The National Book Awards were given out last night to some of our country's finest writers. Louise Erdrich won the fiction category for her novel "The Round House" and Katherine Boo won in non-fiction for her book "Behind the Beautiful Forevers: Life, Death, and Hope in a Mumbai Undercity.” Also a winner? The incredibly popular, though not perhaps critically revered because critics are elitist and uptight, noir writer Elmore Leonard, who won the award for Distinguished Contribution to American Letters, a sort of lifetime achievement award that the New York Times points out "was only the second time that the award, which has been presented since 1988, went to a writer who was a popular favorite as opposed to a critically acclaimed legend. The first time was when the master of horror, Stephen King, won in 2003."
Which got me thinking about a conversation that I'd had with L Magazine Managing Editor Henry Stewart, who asked me whether or not I had ever seen the author photo of Stephen King on the first edition of "Carrie." I had seen this work of art and then countered with another amazing author photo and then realized that I shouldn't just waste all these great photos on a random Skype conversation with Henry! I should make a whole post out of them! So that everyone could enjoy. Enjoy!

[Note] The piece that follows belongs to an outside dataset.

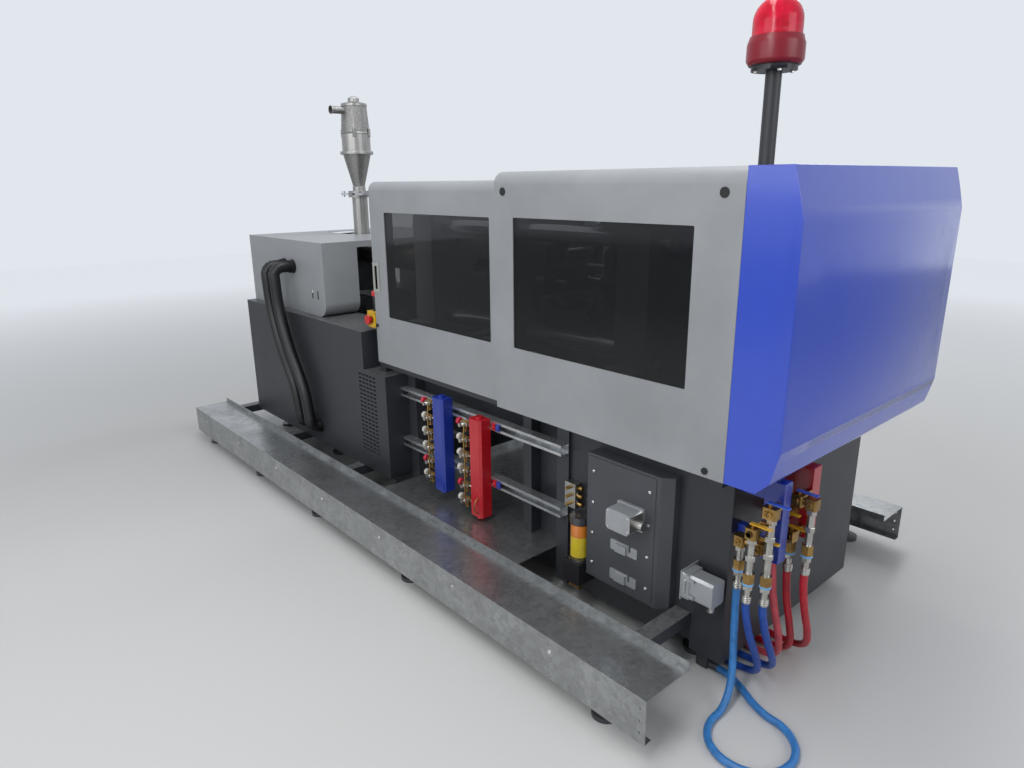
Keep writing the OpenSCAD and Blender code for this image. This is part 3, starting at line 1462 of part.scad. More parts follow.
module operator_panel() {
    color([0.75, 0.76, 0.77]) {
        difference() {
            panel_y(panel_x, panel_z, [panel_l, panel_h], 14, panel_y, panel_y + 70);
            panel_y(panel_x + 22, panel_z + 110, [panel_l - 44, panel_h - 132], 6,
                    panel_y + 64, panel_y + 71);
            bar_y(panel_x + panel_l - 50, panel_y + 45, panel_y + 71, panel_z + 55, 22);
        }
        for (x = [panel_x + 80, panel_x + panel_l - 120])
            span([x, panel_y - 10, inj_cab_z], [x + 40, panel_y, panel_z + 120]);
    }
    color([0.1, 0.11, 0.12])
        span([panel_x + 26, panel_y + 64, panel_z + 114],
             [panel_x + panel_l - 26, panel_y + 66, panel_z + panel_h - 26]);
    color([0.3, 0.31, 0.33]) for (i = [0 : 5])
        bar_y(panel_x + 40 + 34 * i, panel_y + 70, panel_y + 74, panel_z + 55, 22);
}

module panel_estop_button() {
    color([0.85, 0.1, 0.1]) mirror([0, 1, 0])
        mushroom(panel_x + panel_l - 50, -panel_y - 50, panel_z + 55);
}

// Cooling hoses

module blue_hose_1() { color([0.2, 0.5, 0.8]) swept_tube(blue_route_1, hose_d); }
module blue_hose_2() { color([0.15, 0.35, 0.65]) swept_tube(blue_route_2, hose_d); }
module blue_hose_3() { color([0.12, 0.28, 0.6]) swept_tube(blue_route_3, hose_d); }
module red_hose_1() { color([0.85, 0.35, 0.38]) swept_tube(red_route_1, hose_d); }
module red_hose_2() { color([0.7, 0.15, 0.2]) swept_tube(red_route_2, hose_d); }
module red_hose_3() { color([0.8, 0.12, 0.2]) swept_tube(red_route_3, hose_d); }

bed_frame();
clamp_cabinet();
injection_cabinet();
levelling_feet();
side_trays();
floor_pan();
strut_rails();
red_mid_manifold();
blue_mid_manifold();
mid_valves();
end_manifolds();
end_valves();
junction_box();
hood_connectors();
grease_pump();
clamp_cover();
cover_windows();
end_cover();
door_frame();
beacon_pole();
beacon_dome();
beacon_reflector();
fixed_platen();
rear_platen();
tie_bars();
moving_platen();
ejector_plate();
crosshead();
rear_link_top();
front_link_top();
short_link_top();
rear_link_bottom();
front_link_bottom();
short_link_bottom();
drive_screw();
motor_pulley();
drive_belt();
clamp_motor();
injection_cover();
injection_carriage();
barrel();
plasticizing_screw();
pusher_plate();
hopper();
hopper_gate();
cooling_ducts();
near_door();
near_door_window();
far_door();
far_door_window();
estop_station();
estop_button();
operator_panel();
panel_estop_button();
blue_hose_1();
blue_hose_2();
blue_hose_3();
red_hose_1();
red_hose_2();
red_hose_3();
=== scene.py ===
# An electric injection moulding machine, seen from its clamp end and its non-operator side.
# The solids come with the frame; this script gives them their finishes, adds the small parts
# that are bolted, clipped or screwed on, and sets up the floor, the lamps and the camera.
import math

import bmesh
import bpy
from mathutils import Matrix, Vector


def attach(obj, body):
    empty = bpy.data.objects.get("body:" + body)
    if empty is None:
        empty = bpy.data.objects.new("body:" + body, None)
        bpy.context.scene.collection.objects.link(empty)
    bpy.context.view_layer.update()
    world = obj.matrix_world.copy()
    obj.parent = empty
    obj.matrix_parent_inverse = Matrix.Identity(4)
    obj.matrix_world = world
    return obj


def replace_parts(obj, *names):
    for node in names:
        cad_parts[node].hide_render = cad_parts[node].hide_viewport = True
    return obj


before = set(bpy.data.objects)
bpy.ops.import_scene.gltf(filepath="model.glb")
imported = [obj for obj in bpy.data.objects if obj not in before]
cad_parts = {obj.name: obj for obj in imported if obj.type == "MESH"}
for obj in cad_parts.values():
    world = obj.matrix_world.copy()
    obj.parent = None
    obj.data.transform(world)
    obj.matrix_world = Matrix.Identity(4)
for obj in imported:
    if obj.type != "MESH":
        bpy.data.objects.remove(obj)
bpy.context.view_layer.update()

# Camera
# Eye height, off the corner between the end cover and the non-operator side, turned down a little.
def placed(name, data):
    """A new object that stands in the scene."""
    thing = bpy.data.objects.new(name, data)
    bpy.context.collection.objects.link(thing)
    return thing


camera_data = bpy.data.cameras.new("camera")
camera_data.sensor_width = 36
camera_data.lens = 24.8
camera_data.clip_end = 60
camera = placed("camera", camera_data)
camera_spot = Vector((2.65, -2.2, 1.55))
look_right = Vector((0.6648, 0.7470, -0.0090)).normalized()
look_up = Vector((-0.1998, 0.1894, 0.9613)).normalized()
look_back = look_right.cross(look_up)
look_up = look_back.cross(look_right)
camera.matrix_world = Matrix((
    (look_right.x, look_up.x, look_back.x, camera_spot.x),
    (look_right.y, look_up.y, look_back.y, camera_spot.y),
    (look_right.z, look_up.z, look_back.z, camera_spot.z),
    (0, 0, 0, 1),
))
bpy.context.scene.camera = camera


# Cooling hoses
# Six rubber hoses for the cooling water. They hang from the brass take-offs at the clamp end,
# lie on the floor and go back under the base into the supply header.
def new_material(name):
    """A new node material, with its nodes, its links and its shader."""
    material = bpy.data.materials.new(name)
    material.use_nodes = True
    nodes = material.node_tree.nodes
    links = material.node_tree.links
    shader = nodes["Principled BSDF"]
    return material, nodes, links, shader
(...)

Not all of the photos in this list are the official photos from the book jacket. But this one is. This one was OFFICIAL. This picture which graced the book jacket of "The Marriage Plot" was an instant classic. Forgoing the typical author's photo black turtleneck, Eugenides sports a black vest that is just oh-so-casually blowing in the balmy, Princeton breeze. Amazing.
Much like the National Book Award committee and just about everyone else who has read his work, I love Elmore Leonard. His dialogue is amazing, his plots are dark and twisting, and I learned who George Hamilton was from Leonard's novel "Split Images" and, consequently, understood America in the early 80s in a really profound way.
This is the actual author photo from Stephen King's "Carrie." Henry seemed to remember King as being captured reclining on a couch, but that is one of those manufactured memories that Henry is going to need to sort out on his own. What is notable about this photo is, well, everything. But especially the pocket square, the eyebrows, the lack of glasses, and the fact that, decades later, Jeffrey Eugenides would borrow this shirt for the photo for his book, "The Marriage Plot."
David Foster Wallace
It never fails to make me uncomfortable to see an author posed holding their own book. It seemed to make Wallace a little bit uncomfortable too. Fact: most writers are not naturals in front of the camera because they frequently have an assortment of personality disorders and are therefore incredibly awkward when they feel like they might be seen.
I appreciate a center part on a man with earlobe-length hair as much as the next person, but what REALLY makes this shot great is Franzen's steady gaze. He definitely seems to possess the stillness that bird-watching would seem to require.
Bret Easton Ellis
I'm just not so sure that this pose is the best idea when the skin tone on Ellis's arms is so markedly different than that of his face. Because, as it is, it looks like some random, extremely hairy arms are gently cupping Ellis's face. Which is interesting and strangely compelling, sure, but distracting, because there's NO WAY that Patrick Bateman would have approved of so much superfluous body hair.
This is Brooklyn's own (by way of England) Martin Amis. Yes, this picture is several decades old, but no, that does not mean that I don't find him impossibly dreamy and am going to immediately go home and re-read "Money," which, if you haven't read it yet, PLEASE DO.
Looking at this picture means you never need to read a word of Hemingway because you already understand him and his work completely. Well, actually, I love "The Sun Always Rises" because I like my heroines strong and my heroes impotent. But that's just me.
This is the polar opposite of the Hemingway boxing photo. But, even so, you can also tell just about everything you need to know about Nabokov from this portrait. You still ought to read Nabokov though. And you can tell so much about people by which Nabokov novel is their favorite. People who are really into "Ada" tend to be incredibly troubled and have possibly incestuous tendencies. My favorite is "Pnin." Take from that whatever you want.
I mean, this is clearly the archetype of all author photos. Joyce is wearing an eye patch. And a vest.* This is the author photo that Jeffrey Eugenides focused on, thinking to himself, I can do it. I can totally pull of a vest. But Eugenides was wrong. Only Joyce could pull this off. Well played, James Joyce, well played.
* Joyce is not, in fact, wearing a vest. It's a jacket. For some reason, in the original small file photo that I was looking at, I thought it was a vest. So this ruins everything, but convinces me that I should maybe invest in glasses. Or an eye patch. Or a vest. Or a jacket. I don't know.